» **Problem requirements**:
Every line from the first one to the line containing "FIRST_NOTCH = math.radians(18)" should be echoed exactly; leave out the rest.

— START —

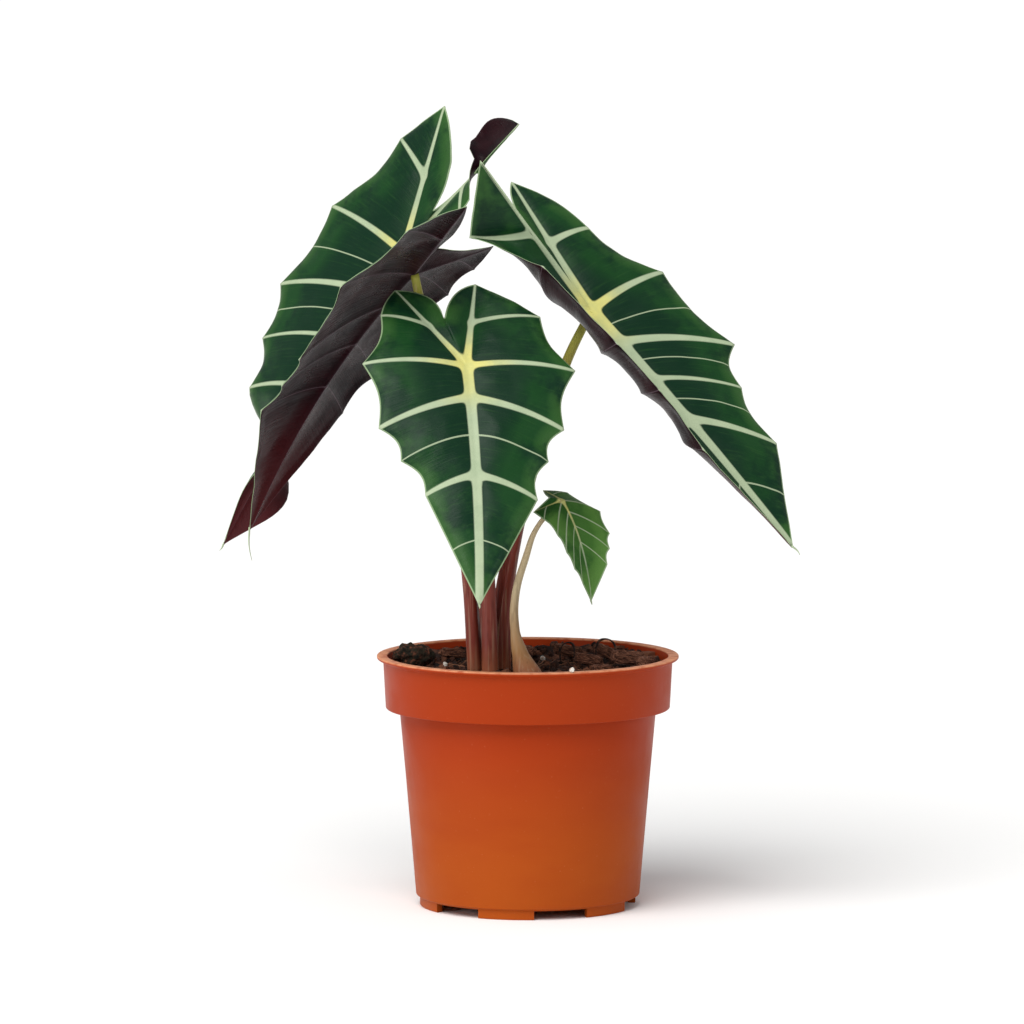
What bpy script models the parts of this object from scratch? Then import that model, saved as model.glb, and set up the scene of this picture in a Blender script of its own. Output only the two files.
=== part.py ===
"""An alocasia with five arrow-shaped leaves, growing in a 12 cm nursery pot. Metres, +Z up, seen from -Y.

The origin is the centre of the pot's underside. Each leaf blade is drawn by its veins: the ends of the side
veins, the lobes and the tip are placed in the blade's own frame, and the surface runs between them.
"""

import math
import random

import bmesh
import bpy
import numpy as np
from mathutils import Matrix, Vector

MM = 0.001
GAP = 0.3 * MM
WELD = 0.05 * MM

# The pot: a turned body with a wide collar, a thin lip, a notched foot ring and a flat pad in the middle.
POT_SEGMENTS = 48
POT_HEIGHT = 100 * MM
LIP_RADIUS = 60 * MM
LIP_DEPTH = 2 * MM
COLLAR_RADIUS = 57.5 * MM
COLLAR_HEIGHT = 21 * MM
COLLAR_TAPER = 1 * MM
BODY_TOP_RADIUS = 51 * MM
BODY_FOOT_RADIUS = 44.5 * MM
WALL = 1.6 * MM
FOOT_RADIUS = 43 * MM
FOOT_WIDTH = 3 * MM
FOOT_HEIGHT = 4 * MM
PAD_RADIUS = 13 * MM
PAD_SLOPE = 3 * MM
NOTCH_COUNT = 6
NOTCH_WIDTH = 22 * MM
NOTCH_HEIGHT = 3.6 * MM
FIRST_NOTCH = math.radians(18)

# The potting mix and the corm that sits in it.
SOIL_LEVEL = 93 * MM
SOIL_BUMP = 0.8 * MM
SOIL_RINGS = 7
SOIL_SEGMENTS = 32
STEM_X = -12 * MM
PIT_RADIUS = 14 * MM
PIT_DEPTH = 9 * MM
CORM_TOP = SOIL_LEVEL - 1 * MM
DRESSING_LEVEL = SOIL_LEVEL + SOIL_BUMP + GAP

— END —

» **Complete answer**:
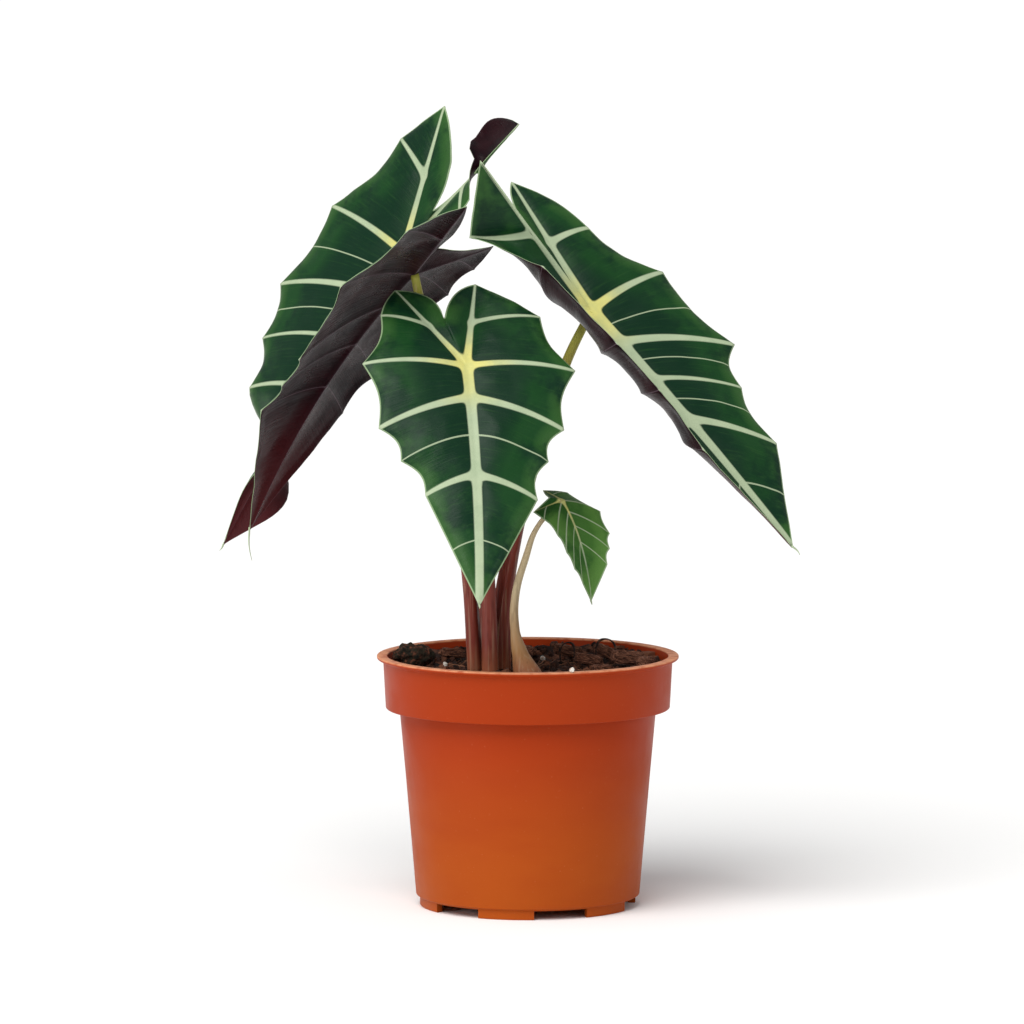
What bpy script models the parts of this object from scratch? Then import that model, saved as model.glb, and set up the scene of this picture in a Blender script of its own. Output only the two files.
=== part.py ===
"""An alocasia with five arrow-shaped leaves, growing in a 12 cm nursery pot. Metres, +Z up, seen from -Y.

The origin is the centre of the pot's underside. Each leaf blade is drawn by its veins: the ends of the side
veins, the lobes and the tip are placed in the blade's own frame, and the surface runs between them.
"""

import math
import random

import bmesh
import bpy
import numpy as np
from mathutils import Matrix, Vector

MM = 0.001
GAP = 0.3 * MM
WELD = 0.05 * MM

# The pot: a turned body with a wide collar, a thin lip, a notched foot ring and a flat pad in the middle.
POT_SEGMENTS = 48
POT_HEIGHT = 100 * MM
LIP_RADIUS = 60 * MM
LIP_DEPTH = 2 * MM
COLLAR_RADIUS = 57.5 * MM
COLLAR_HEIGHT = 21 * MM
COLLAR_TAPER = 1 * MM
BODY_TOP_RADIUS = 51 * MM
BODY_FOOT_RADIUS = 44.5 * MM
WALL = 1.6 * MM
FOOT_RADIUS = 43 * MM
FOOT_WIDTH = 3 * MM
FOOT_HEIGHT = 4 * MM
PAD_RADIUS = 13 * MM
PAD_SLOPE = 3 * MM
NOTCH_COUNT = 6
NOTCH_WIDTH = 22 * MM
NOTCH_HEIGHT = 3.6 * MM
FIRST_NOTCH = math.radians(18)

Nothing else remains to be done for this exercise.